EXERCISE
Write out exactly the lines that run from the line containing "r in lead_radii])" through the line containing "before = set(bpy.data.objects)"; both end lines belong to the answer.

-------- DATASET SECTION

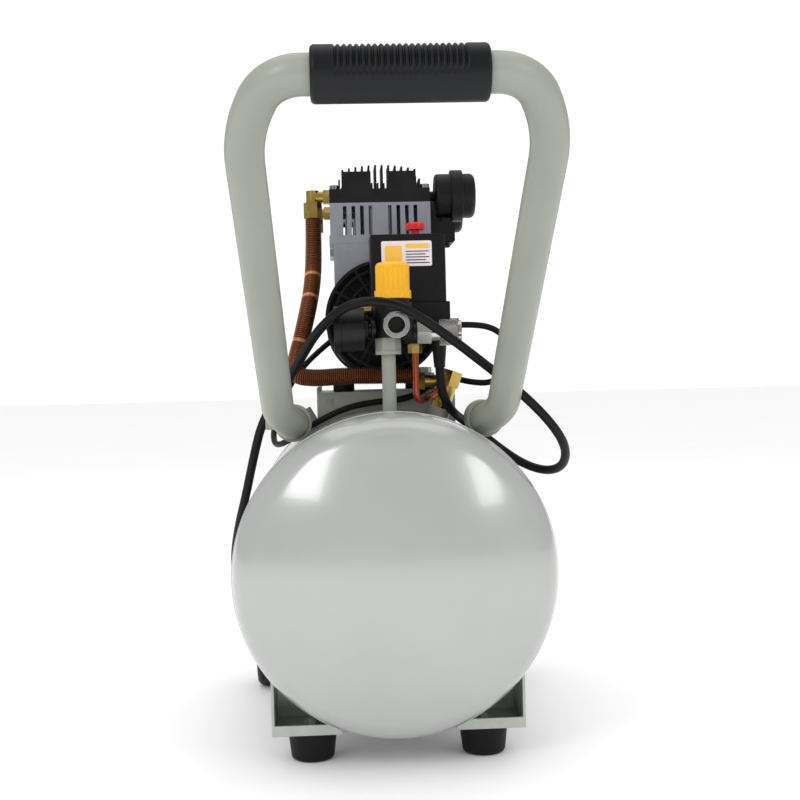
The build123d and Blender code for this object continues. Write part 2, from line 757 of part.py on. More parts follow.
# ---- regulator group -----------------------------------------------------------------
manifold_top = manifold_z + manifold_h
relief_z = 379.0
outlet_z = 365.5
outlet_r = 11.3
outlet_bore_r = 7.0
outlet_depth = 12.0
with BuildPart() as manifold:
    rod(facing_up(manifold_z, regulator_x, manifold_back), manifold_r, manifold_h - 3)
    rod(facing_up(manifold_top - 3, regulator_x, manifold_back), manifold_r - 2, 3)
    rod(facing_front(manifold_back - manifold_r, regulator_x + 1.5, outlet_z), outlet_r - 1.3, -12)
    rod(facing_right(regulator_x, manifold_back, gauge_z), 7.5, -manifold_r - 2)
    rod(facing_right(regulator_x + 8, manifold_back + 5, coupler_z + 3), 9.0, manifold_r - 5)
    rod(facing_front(manifold_back + 8, regulator_x + 2, 375), 6.0, manifold_back + 8 - switch_front)
    rod(Plane(origin=at(regulator_x, manifold_back, relief_z), z_dir=(-0.8, 0.6, 0)), 5.0, manifold_r + 2)
    hole(facing_front(manifold_back - manifold_r - 1, regulator_x + 1.5, outlet_z), outlet_bore_r, -8)
save(manifold, "manifold")

ring_front = manifold_back - manifold_r - 5
with BuildPart() as outlet_ring:
    plane = facing_front(ring_front, regulator_x + 1.5, outlet_z)
    rod(plane, outlet_r, -5, bore=outlet_bore_r)
save(outlet_ring, "front_outlet")

knob_grooves = 20
with BuildPart() as regulator_knob:
    low = manifold_top + 0.4
    rod(facing_up(low, regulator_x, manifold_back), knob_r, 7)
    rod(facing_up(low + 7, regulator_x, manifold_back), knob_r - 1.2, knob_h - 7)
    rims = regulator_knob.edges().filter_by(GeomType.CIRCLE).sort_by(Axis.Z)
    fillet(rims[-1], 4.0)
    for step in range(knob_grooves):
        turn = radians(step * 360 / knob_grooves)
        x = regulator_x + (knob_r - 0.6) * cos(turn)
        back = manifold_back + (knob_r - 0.6) * sin(turn)
        hole(facing_up(low + 7.5, x, back), 1.1, knob_h)
save(regulator_knob, "regulator_knob")

gauge_case_x = regulator_x - manifold_r - 7
gauge_depth = 27.0
with BuildPart() as pressure_gauge:
    rod(facing_right(gauge_case_x, manifold_back, gauge_z), 4.5, 5)
    hexagon(facing_right(gauge_case_x - 1, manifold_back, gauge_z), 14.0, 3.5)
    case_front = gauge_case_x - gauge_depth
    rod(facing_right(case_front, manifold_back, gauge_z), gauge_r, 6)
    rod(facing_right(case_front + 6, manifold_back, gauge_z), gauge_r - 1.5, gauge_depth - 7)
    hole(facing_right(case_front - 1, manifold_back, gauge_z), gauge_r - 2, 5)
    rod(facing_right(case_front + 1.5, manifold_back, gauge_z), 1.2 - running_gap, 3)
save(pressure_gauge, "pressure_gauge")

needle_x = case_front + 2.0
with BuildPart() as gauge_needle:
    rod(facing_right(needle_x, manifold_back, gauge_z), 2.6, 0.8)
    tail, tip, half = 6.0, 15.0, 0.9
    with BuildSketch(facing_right(needle_x, manifold_back, gauge_z)):
        with Locations(((tip - tail) / 2 * cos(radians(-45)), (tip - tail) / 2 * sin(radians(-45)))):
            Rectangle(tip + tail, 2 * half, rotation=-45)
    extrude(amount=0.8)
    hole(facing_right(needle_x - 1, manifold_back, gauge_z), 1.2, 3)
save(gauge_needle, "gauge_needle")

coupler_back = manifold_back + 5
coupler_x = regulator_x + manifold_r + 3
sleeve_len = 15.0
coupler_len = 38.0
coupler_bore_r = 5.2
with BuildPart() as outlet_coupler:
    hexagon(facing_right(coupler_x, coupler_back, coupler_z + 3), 19.0, 12)
    rod(facing_right(coupler_x + 12, coupler_back, coupler_z + 3), 8.0, coupler_len - 15)
    rod(facing_right(coupler_x + coupler_len - 3, coupler_back, coupler_z + 3), coupler_r - 1.0, 3)
    hole(facing_right(coupler_x + 10, coupler_back, coupler_z + 3), coupler_bore_r, coupler_len)
save(outlet_coupler, "outlet_coupler")

with BuildPart() as coupler_sleeve:
    sleeve_plane = facing_right(coupler_x + coupler_len - 3.3 - sleeve_len, coupler_back, coupler_z + 3)
    rod(sleeve_plane, coupler_r, sleeve_len, bore=8.0 + running_gap)
save(coupler_sleeve, "coupler_sleeve")

relief_plane = Plane(origin=at(regulator_x, manifold_back, relief_z), z_dir=(-0.8, 0.6, 0))
with BuildPart() as safety_valve:
    hexagon(relief_plane.offset(manifold_r + 2), 11.0, 6)
    rod(relief_plane.offset(manifold_r + 8), 4.4, 15)
    rod(relief_plane.offset(manifold_r + 23), 1.5, 5)
save(safety_valve, "safety_valve")

# ---- pressure switch -----------------------------------------------------------------
switch_back = switch_front + switch_depth
with BuildPart() as pressure_switch_base:
    corner = 9.0
    with BuildSketch(facing_front(switch_front)):
        with BuildLine():
            Polyline(
                (switch_x0, switch_bottom_z), (switch_x1 + 3 - corner, switch_bottom_z),
                (switch_x1 + 3, switch_bottom_z + corner), (switch_x1 + 3, switch_split_z),
                (switch_x0, switch_split_z), close=True,
            )
        make_face()
    extrude(amount=-switch_depth)
save(pressure_switch_base, "pressure_switch_base")

switch_knob_x = 28.7
switch_knob_back = 84.0
knob_stem_r = 4.0
cover_wall = 2.5
with BuildPart() as pressure_switch_cover:
    block(switch_x0, switch_x1, switch_front, switch_back, switch_split_z, switch_top_z)
    fillet(pressure_switch_cover.edges().filter_by(Axis.Z), 2.0)
    inner = cover_wall
    block(switch_x0 + inner, switch_x1 - inner, switch_front + inner, switch_back - inner,
          switch_split_z - 1, switch_top_z - inner, Mode.SUBTRACT)
    rod(facing_up(switch_top_z, switch_knob_x, switch_knob_back), 9.5, 1.5)
    hole(facing_up(switch_top_z - 5, switch_knob_x, switch_knob_back), knob_stem_r + running_gap, 10)
save(pressure_switch_cover, "pressure_switch_cover")

switch_travel = 4.0
with BuildPart() as switch_knob:
    low = switch_top_z + 1.5 + switch_travel + 0.3
    rod(facing_up(switch_top_z - 8, switch_knob_x, switch_knob_back), knob_stem_r, low - switch_top_z + 8)
    rod(facing_up(low, switch_knob_x, switch_knob_back), 8.6, 6.5)
    fillet(switch_knob.edges().filter_by(GeomType.CIRCLE).sort_by(Axis.Z)[-1], 2.5)
save(switch_knob, "switch_knob")

unloader_top = switch_bottom_z - 13
unloader_points = [
    at(unloader_x - 1.5, unloader_back, unloader_top),
    pilot_corner,
    pilot + (pilot_corner - pilot).normalized() * pilot_reach,
]
with BuildPart() as copper_tubes:
    tube_along(unloader_points, unloader_r, unloader_r - 1, [7.0])
    reach = cylinder_pitch - 2 * (elbow_r + 0.5)
    rod(facing_front(front_cyl + elbow_r + 0.5, -elbow_x, port_level), 4.0, -reach, bore=3.0)
save(copper_tubes, "copper_tubes")

with BuildPart() as unloader_valve:
    hexagon(facing_up(unloader_top, unloader_x - 1.5, unloader_back + 1), 11.0, 8)
    rod(facing_up(unloader_top + 8, unloader_x - 1.5, unloader_back + 3), 4.5, 5)
save(unloader_valve, "unloader_valve")

# ---- cords ---------------------------------------------------------------------------
gland_x, gland_back = 46.0, 67.0
gland_drop = 26.0
lead_exit_back = 92.0
lead_exit_z = 367.0
lead_exit_x = switch_x1 + 3 + 10
with BuildPart() as cord_glands:
    hexagon(facing_up(switch_bottom_z - 6, gland_x, gland_back), 15.0, 6)
    with BuildSketch(facing_up(switch_bottom_z - 6, gland_x, gland_back)):
        Circle(6.5)
    with BuildSketch(facing_up(switch_bottom_z - gland_drop, gland_x, gland_back)):
        Circle(cord_r + 0.8)
    loft()
    hexagon(facing_right(switch_x1 + 3, lead_exit_back, lead_exit_z), 12.0, 10)
save(cord_glands, "cord_glands")

cord_rest = cord_r           # height of a cord's middle when it lies on the floor
coil_x, coil_back = 30.0, 472.0
coil_mid_r = 44.0
coil_top = 4 * cord_r
tail_len = 40.0
power_cord_points = [
    at(gland_x, gland_back, switch_bottom_z - gland_drop),
    at(46.5, 66, 313),
    at(50.5, 67, 299),
    at(57, 77, 290),
    at(67, 93, 282),
    at(83, 105, 271),
    at(103, 110, 254),
    at(124, 105, 239),
    at(143, 91, 233),
    at(154, 69, 239),
    at(153, 45, 256),
    at(139, 28, 277),
    at(115, 22, 302),
    at(87, 18, 325),
    at(59, 11, 347),
    at(33, 5, 366),
    at(4, 1, 384),
    at(-32, 4, 385),
    at(-59, 25, 364),
    at(-76, 50, 338),
    at(-93, 72, 313),
    at(-112, 87, 285),
    at(-121, 95, 252),
    at(-129, 104, 219),
    at(-138, 118, 188),
    at(-144, 138, 157),
    at(-143, 158, 125),
    at(-133, 174, 92),
    at(-117, 187, 60),
    at(-96, 198, 31),
    at(-72, 209, 9),
    at(-48, 224, cord_rest),
    at(-30, 248, cord_rest),
    at(-20, 284, cord_rest),
    at(-18, 326, cord_rest),
    at(-20, 368, cord_rest),
    at(-18, 410, cord_rest),
    at(coil_x - coil_mid_r - cord_r, coil_back - 22, cord_rest),
]
with BuildPart() as power_cord:
    cord_length, cord_radii = tube_along(power_cord_points, cord_r)
save(power_cord, "power_cord")
print("power cord", round(cord_length), [round(r) for r in cord_radii])
print("volume ratio", round(power_cord.part.volume / (3.14159265 * cord_r ** 2 * cord_length), 4))

with BuildPart() as power_cord_coil:
    outer_r = coil_mid_r + 2 * cord_r
    rod(facing_up(0, coil_x, coil_back), outer_r, coil_top, bore=coil_mid_r - 2 * cord_r)
    fillet(power_cord_coil.edges().filter_by(GeomType.CIRCLE), cord_r)
save(power_cord_coil, "power_cord_coil")

plug_back = coil_back + coil_mid_r + cord_r
plug_z = 3 * cord_r
plug_neck_x = coil_x + tail_len
plug_body_x = plug_neck_x + 28
plug_len = 40.0
with BuildPart() as power_cord_tail:
    rod(facing_right(coil_x, plug_back, plug_z), cord_r, tail_len)
save(power_cord_tail, "power_cord_tail")

with BuildPart() as power_plug:
    with BuildSketch(facing_right(plug_neck_x, plug_back, plug_z)):
        Circle(cord_r + 0.8)
    with BuildSketch(facing_right(plug_body_x, plug_back, plug_z)):
        Circle(8.0)
    loft()
    with BuildSketch(facing_right(plug_body_x, plug_back, plug_z)):
        RectangleRounded(34.0, 2 * plug_z, 8.0)
    extrude(amount=plug_len)
    for side in (-1, 1):
        rod(facing_right(plug_body_x + plug_len, plug_back + side * 9.5, plug_z), 2.4, 19)
save(power_plug, "power_plug")

motor_lead_points = [
    at(lead_exit_x, lead_exit_back, lead_exit_z),
    at(84, 92, 367.5),
    at(103, 91, 361),
    at(114, 90, 344),
    at(110, 92, 326),
    at(96, 96, 314),
    at(78, 103, 315),
    at(60, 107, 320),
    at(44, 107, 316),
    at(31, 104, 307),
    at(14, 102, 301),
    at(-8, 102, 300),
    at(-36, 102, 295.5),
    at(-61, 103, 284),
    at(-80, 107, 273),
    at(-95, 121, 263),
    at(-104, 141, 261),
    at(-106, 163, 273),
    at(-101, 184, 295),
    at(-88, 203, 320),
    at(-70, 218, 343),
    at(-45.5, pump_mid, 362),
]
with BuildPart() as motor_lead:
    lead_length, lead_radii = tube_along(motor_lead_points, lead_r)
save(motor_lead, "motor_lead")
print("motor lead", round(lead_length), [round(r) for r in lead_radii])
print("volume ratio", round(motor_lead.part.volume / (3.14159265 * lead_r ** 2 * lead_length), 4))
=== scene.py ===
# Portable air compressor: a horizontal receiver, an oil-free twin-cylinder motor pump on it,
# a bent tube handle at the front end and two wheels at the rear end. Metres throughout.
import math

import bmesh
import bpy
from mathutils import Matrix, Vector
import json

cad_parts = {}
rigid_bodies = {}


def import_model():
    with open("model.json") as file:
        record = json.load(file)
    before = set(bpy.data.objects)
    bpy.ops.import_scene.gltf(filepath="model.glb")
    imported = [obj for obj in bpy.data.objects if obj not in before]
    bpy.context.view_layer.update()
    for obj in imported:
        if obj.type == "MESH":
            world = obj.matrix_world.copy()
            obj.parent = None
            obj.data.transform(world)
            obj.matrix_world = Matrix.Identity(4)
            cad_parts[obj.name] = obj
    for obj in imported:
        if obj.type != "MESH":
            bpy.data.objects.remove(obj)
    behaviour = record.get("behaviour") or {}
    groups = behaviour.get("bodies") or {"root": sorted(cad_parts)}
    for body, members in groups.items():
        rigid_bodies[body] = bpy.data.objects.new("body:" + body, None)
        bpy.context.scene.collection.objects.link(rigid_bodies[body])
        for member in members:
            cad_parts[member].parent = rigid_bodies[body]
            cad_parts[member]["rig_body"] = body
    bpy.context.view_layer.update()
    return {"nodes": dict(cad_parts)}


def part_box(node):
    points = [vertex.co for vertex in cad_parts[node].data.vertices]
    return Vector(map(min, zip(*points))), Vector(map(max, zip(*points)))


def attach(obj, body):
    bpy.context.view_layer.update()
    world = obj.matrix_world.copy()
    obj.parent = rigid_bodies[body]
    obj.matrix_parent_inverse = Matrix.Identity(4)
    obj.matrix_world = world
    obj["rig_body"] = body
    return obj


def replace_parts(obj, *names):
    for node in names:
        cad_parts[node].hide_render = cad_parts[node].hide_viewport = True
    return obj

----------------

FINISHED EXERCISE
print("motor lead", round(lead_length), [round(r) for r in lead_radii])
print("volume ratio", round(motor_lead.part.volume / (3.14159265 * lead_r ** 2 * lead_length), 4))
=== scene.py ===
# Portable air compressor: a horizontal receiver, an oil-free twin-cylinder motor pump on it,
# a bent tube handle at the front end and two wheels at the rear end. Metres throughout.
import math

import bmesh
import bpy
from mathutils import Matrix, Vector
import json

cad_parts = {}
rigid_bodies = {}


def import_model():
    with open("model.json") as file:
        record = json.load(file)
    before = set(bpy.data.objects)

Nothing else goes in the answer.